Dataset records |
[start]

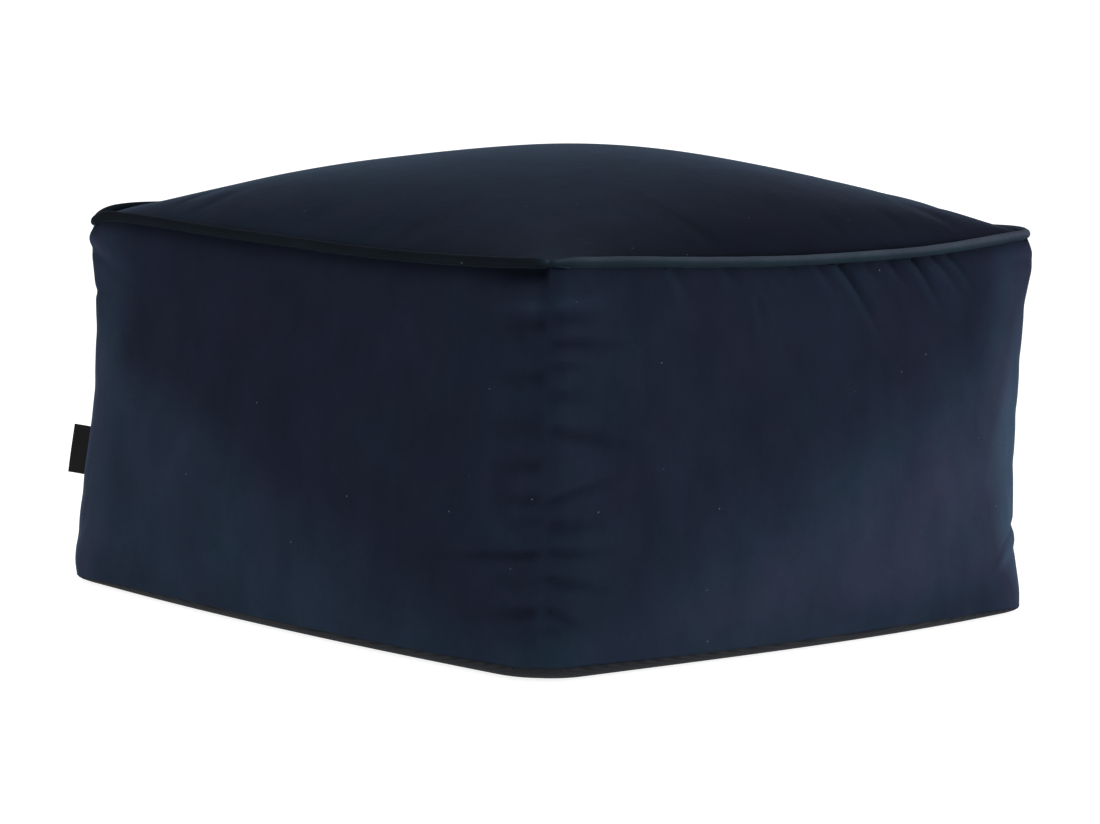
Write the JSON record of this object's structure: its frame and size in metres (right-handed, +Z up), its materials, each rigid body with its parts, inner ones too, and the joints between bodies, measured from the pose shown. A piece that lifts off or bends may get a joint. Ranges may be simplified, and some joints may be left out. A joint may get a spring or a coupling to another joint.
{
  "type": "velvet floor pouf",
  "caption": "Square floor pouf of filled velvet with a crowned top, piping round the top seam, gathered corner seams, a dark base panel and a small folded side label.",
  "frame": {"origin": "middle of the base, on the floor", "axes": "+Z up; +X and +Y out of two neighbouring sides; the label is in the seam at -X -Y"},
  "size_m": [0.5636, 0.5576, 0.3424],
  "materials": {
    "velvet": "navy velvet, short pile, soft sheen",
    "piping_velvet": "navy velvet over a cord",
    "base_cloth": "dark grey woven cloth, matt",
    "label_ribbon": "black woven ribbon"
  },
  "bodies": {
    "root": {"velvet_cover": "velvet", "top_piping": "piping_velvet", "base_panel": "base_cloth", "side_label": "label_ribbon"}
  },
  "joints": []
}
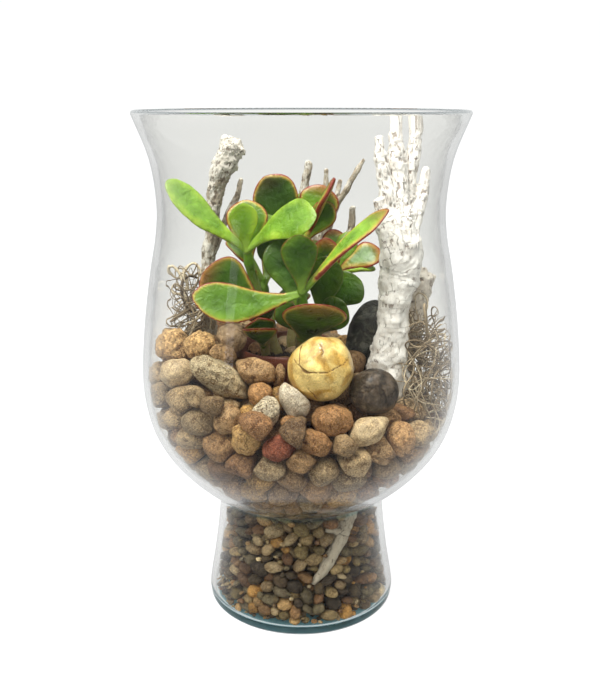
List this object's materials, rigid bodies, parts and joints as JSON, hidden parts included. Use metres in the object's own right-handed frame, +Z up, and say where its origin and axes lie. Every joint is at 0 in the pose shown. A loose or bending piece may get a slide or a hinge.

[end]

Directions | Print the records above exactly as they appear.

Response to the exercise |
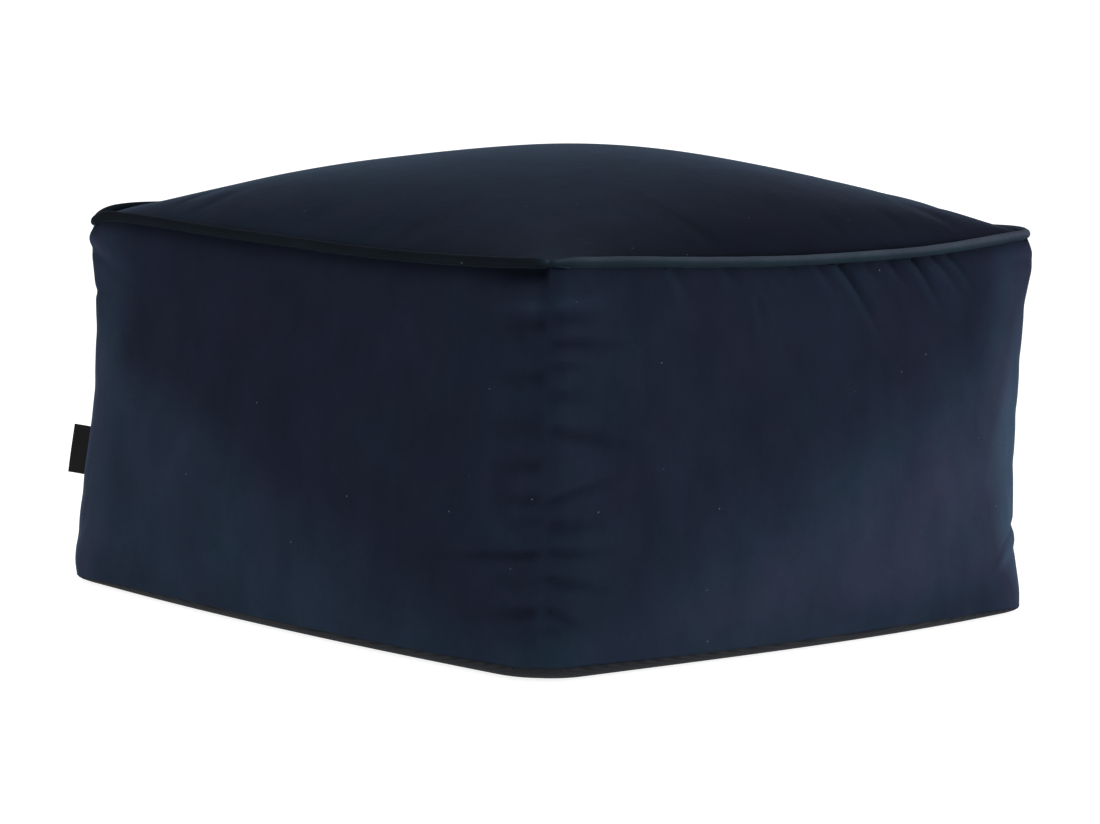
Write the JSON record of this object's structure: its frame and size in metres (right-handed, +Z up), its materials, each rigid body with its parts, inner ones too, and the joints between bodies, measured from the pose shown. A piece that lifts off or bends may get a joint. Ranges may be simplified, and some joints may be left out. A joint may get a spring or a coupling to another joint.
{
  "type": "velvet floor pouf",
  "caption": "Square floor pouf of filled velvet with a crowned top, piping round the top seam, gathered corner seams, a dark base panel and a small folded side label.",
  "frame": {"origin": "middle of the base, on the floor", "axes": "+Z up; +X and +Y out of two neighbouring sides; the label is in the seam at -X -Y"},
  "size_m": [0.5636, 0.5576, 0.3424],
  "materials": {
    "velvet": "navy velvet, short pile, soft sheen",
    "piping_velvet": "navy velvet over a cord",
    "base_cloth": "dark grey woven cloth, matt",
    "label_ribbon": "black woven ribbon"
  },
  "bodies": {
    "root": {"velvet_cover": "velvet", "top_piping": "piping_velvet", "base_panel": "base_cloth", "side_label": "label_ribbon"}
  },
  "joints": []
}
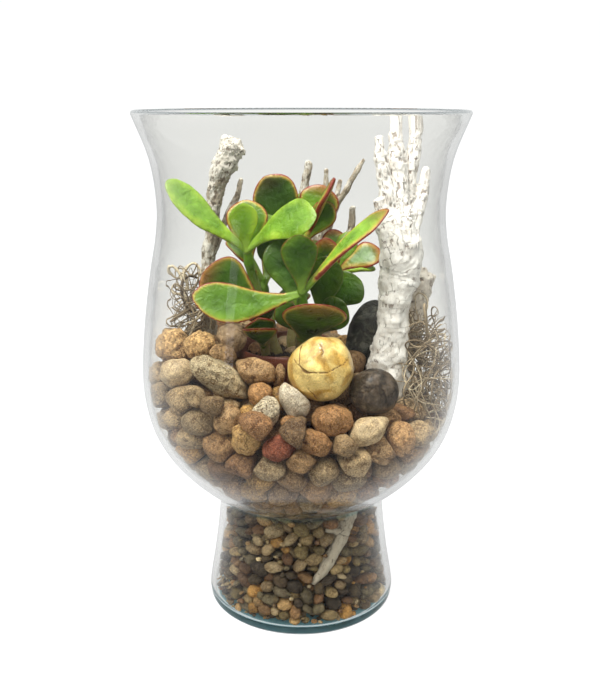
List this object's materials, rigid bodies, parts and joints as JSON, hidden parts included. Use metres in the object's own right-handed frame, +Z up, and say where its origin and axes lie. Every joint is at 0 in the pose shown. A loose or bending piece may get a slide or a hinge.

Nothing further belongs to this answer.